Por outro lado, em muitos contratos comerciais, como os de fornecimento de produtos e serviços, em que, não em vão, normalmente possuem a cláusula que dispõe sobre situações de força maior – até mesmo pela sua natureza -, o cumprimento das obrigações será diretamente afetado pelo evento excepcional. Isso porque, diferentemente do exemplo acima, se tornará impraticável embarcar produtos, fornecer mercadorias (cujas fábricas e comércios estão inoperantes), realizar eventos (já que há restrição de circulação de pessoas) etc.
É importante considerar que, até mesmo nos casos diretamente afetados pelos impactos desta crise, não basta a simples invocação do problema como “força-maior”, sendo também necessária a efetiva demonstração dos impactos específicos no cumprimento das obrigações.
Se tratando de uma situação nunca antes experimentada sob a ótica do atual ordenamento jurídico, cabe ressaltar que a judicialização da questão, a princípio, não é o meio mais indicado para solucionar o impasse, especialmente porque não há resposta segura trazida pela legislação ou jurisprudência atual para solucionar em definitivo os conflitos que têm surgido em razão da pandemia, mas somente interpretações de institutos, conceitos e princípios jurídicos.
Por este motivo, indica-se às partes que busquem consenso, valendo-se da razoabilidade e da boa-fé e que, havendo solução amigável, não deixem de formalizar o acordo e regrar adequadamente suas consequências, prazos, valores e outras peculiaridades.

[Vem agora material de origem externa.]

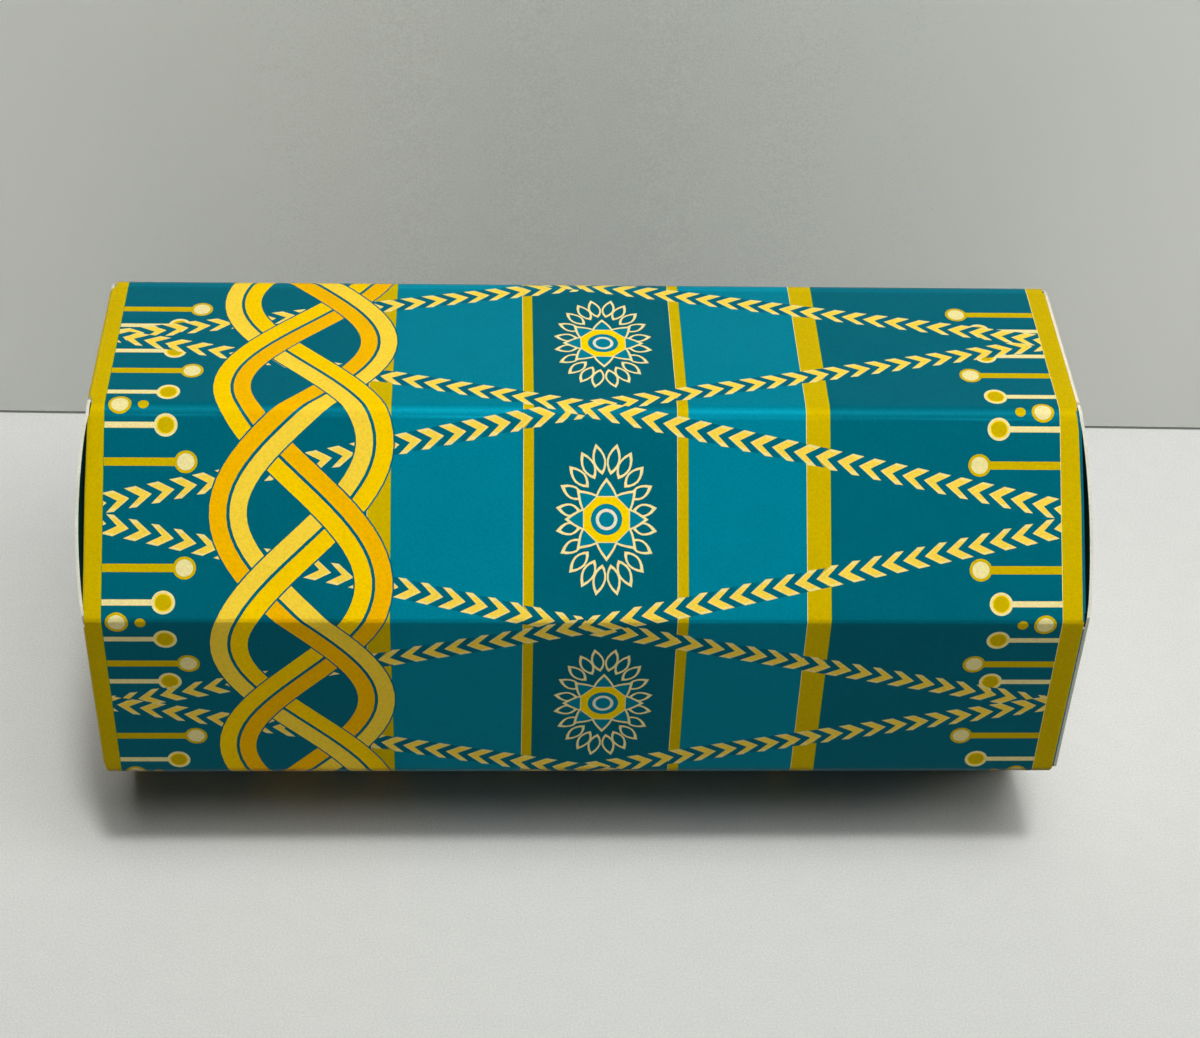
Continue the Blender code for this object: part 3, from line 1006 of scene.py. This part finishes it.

Desta feita, em que pese a alta probabilidade da atual situação vivenciada pelo Brasil ser configurada como “força maior” em relação a algumas situações, é notório que a invocação deste instituto com o intuito de excluir a responsabilidade pelo descumprimento ou pela mora contratual requer uma análise cuidadosa e pormenorizada de cada instrumento jurídico e das partes envolvidas, sendo temerária a sua aplicação indiscriminada para justificar o descumprimento de obrigações contratuais.